Nous entendons la peur avant de la ressentir :

Bien avant de pouvoir parler, lire ou marcher, nous éprouvons de la peur. Et pas n'importe quelle peur, mais deux peurs spécifiques, profondément ancrées dans notre biologie : la peur des bruits forts et la peur de tomber.
Il est intéressant de noter que les deux sont profondément liés au même sens : l’ouïe. Et ce n’est peut-être pas une coïncidence.
Dans l'immensité des stimuli sensoriels, c'est le son qui nous alerte le plus rapidement du danger. C'est lui qui nous avertit de ce que nous ne voyons pas. Une détonation, un cri, une explosion : en quelques millisecondes, le corps réagit. Le cœur s'emballe, les muscles se contractent, l'instinct prend le dessus. La peur des bruits forts n'est pas acquise, elle est innée. Elle est présente dès le premier jour.
La peur du vide, bien qu'apparemment visuelle, trouve également son origine dans l'oreille. Le système vestibulaire, situé dans l'oreille interne, est le lieu où le corps mesure l'équilibre, le mouvement et l'orientation dans l'espace. Lorsque le cerveau détecte une instabilité ou une chute imminente, il déclenche une alarme. Là encore, c'est l'ouïe, sous une forme plus subtile et plus interne, qui assure notre survie.
Toutes les autres peurs ? Apprises. Héritées. Conditionnées.
La peur de faire des erreurs, de ne pas être accepté, d'échouer, d'être déçu, de vieillir, d'être rejeté – ces peurs ne sont pas innées. Elles se transmettent de génération en génération, souvent involontairement. Nous les absorbons dans le ton anxieux de ceux qui nous élèvent, dans les règles sociales qui nous limitent, dans les messages subliminaux d'une culture qui privilégie l'obéissance à l'audace.
La question se pose alors : combien de nos peurs sont réellement les nôtres ?
En comprenant que seules deux peurs sont naturelles et qu'elles sont toutes deux liées au même sens – l'ouïe –, nous pouvons commencer à déconstruire les autres. Nous pouvons mieux écouter nos propres limites et comprendre celles qui nous ont été imposées.
L'ouïe ne sert pas seulement à écouter de la musique ou des voix. C'est notre radar du danger, notre alerte primaire, l'étincelle de l'instinct. Ce n'est pas un hasard si c'est le premier sens fonctionnel dans l'utérus : nous entendons avant de voir. Et c'est peut-être pourquoi la peur s'exprime d'abord par le son.
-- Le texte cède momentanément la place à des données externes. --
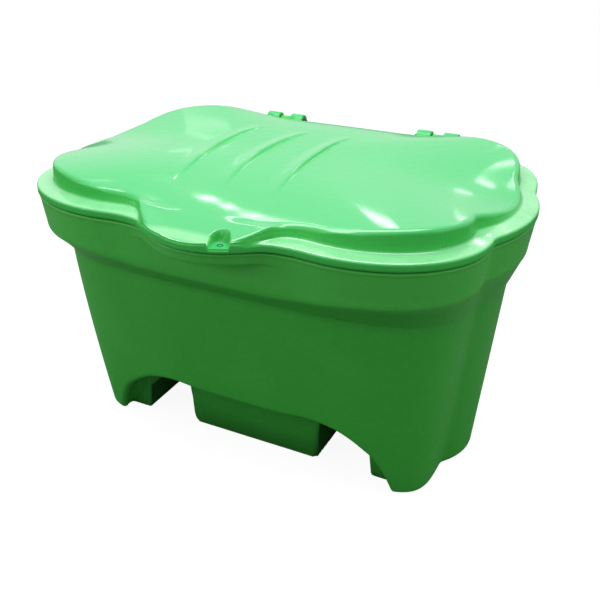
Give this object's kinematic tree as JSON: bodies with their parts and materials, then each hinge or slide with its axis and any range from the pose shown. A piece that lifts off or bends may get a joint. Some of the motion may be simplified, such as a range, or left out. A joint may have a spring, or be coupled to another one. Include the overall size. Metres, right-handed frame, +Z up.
{
  "type": "grit salt bin",
  "caption": "Free-standing moulded roadside bin for grit or salt, with a domed scalloped lid hinged at the back, a padlock pocket and fork tunnels underneath.",
  "frame": {"origin": "on the ground, under the middle of the overall bounding box", "axes": "+X along the bin's long side, to the right seen from the front; -Y faces the front with the lock pocket; +Z up"},
  "size_m": [1.3276, 1.0605, 0.8126],
  "materials": {
    "moulded_green": "satin moulded polyethylene",
    "moulded_green_gloss": "glossy moulded polyethylene",
    "seal_rubber": "soft black strip",
    "zinc_steel": "zinc plated steel",
    "bush_nylon": "natural nylon",
    "cap_plastic": "black push-on cap"
  },
  "bodies": {
    "tub": {"tub": "moulded_green", "rim_seal": "seal_rubber", "hinge_pin_left": "zinc_steel", "hinge_pin_right": "zinc_steel", "hinge_washers_left": "zinc_steel", "hinge_washers_right": "zinc_steel", "hinge_caps_left": "cap_plastic", "hinge_caps_right": "cap_plastic", "tub_lock_bush": "zinc_steel"},
    "lid": {"lid": "moulded_green_gloss", "hinge_bushes_left": "bush_nylon", "hinge_bushes_right": "bush_nylon", "lid_lock_bush": "zinc_steel"}
  },
  "joints": [
    {"name": "lid_hinge", "type": "hinge", "parent": "tub", "child": "lid", "pos_m": [0, 0.506, 0.745], "axis": [-1, 0, 0], "range_deg": [0, 100]}
  ]
}
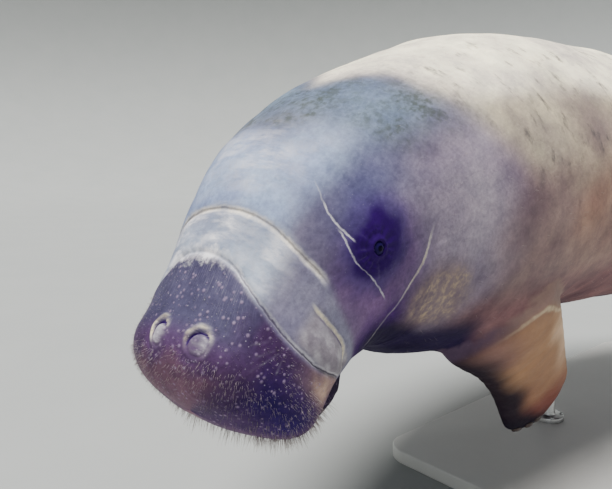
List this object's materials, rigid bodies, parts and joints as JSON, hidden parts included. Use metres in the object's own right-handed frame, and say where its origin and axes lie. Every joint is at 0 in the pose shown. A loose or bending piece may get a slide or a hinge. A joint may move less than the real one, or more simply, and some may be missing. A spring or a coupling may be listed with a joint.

Il est temps de réapprendre à distinguer la peur réelle de la peur innée. Et surtout, de se débarrasser des peurs qui nous réduisent au silence, nous rabaissent et nous empêchent de vivre plus sincèrement.
Si la peur est la première chose que nous entendons, peut-être que le courage est la première chose que nous devons nous dire, à nous-mêmes.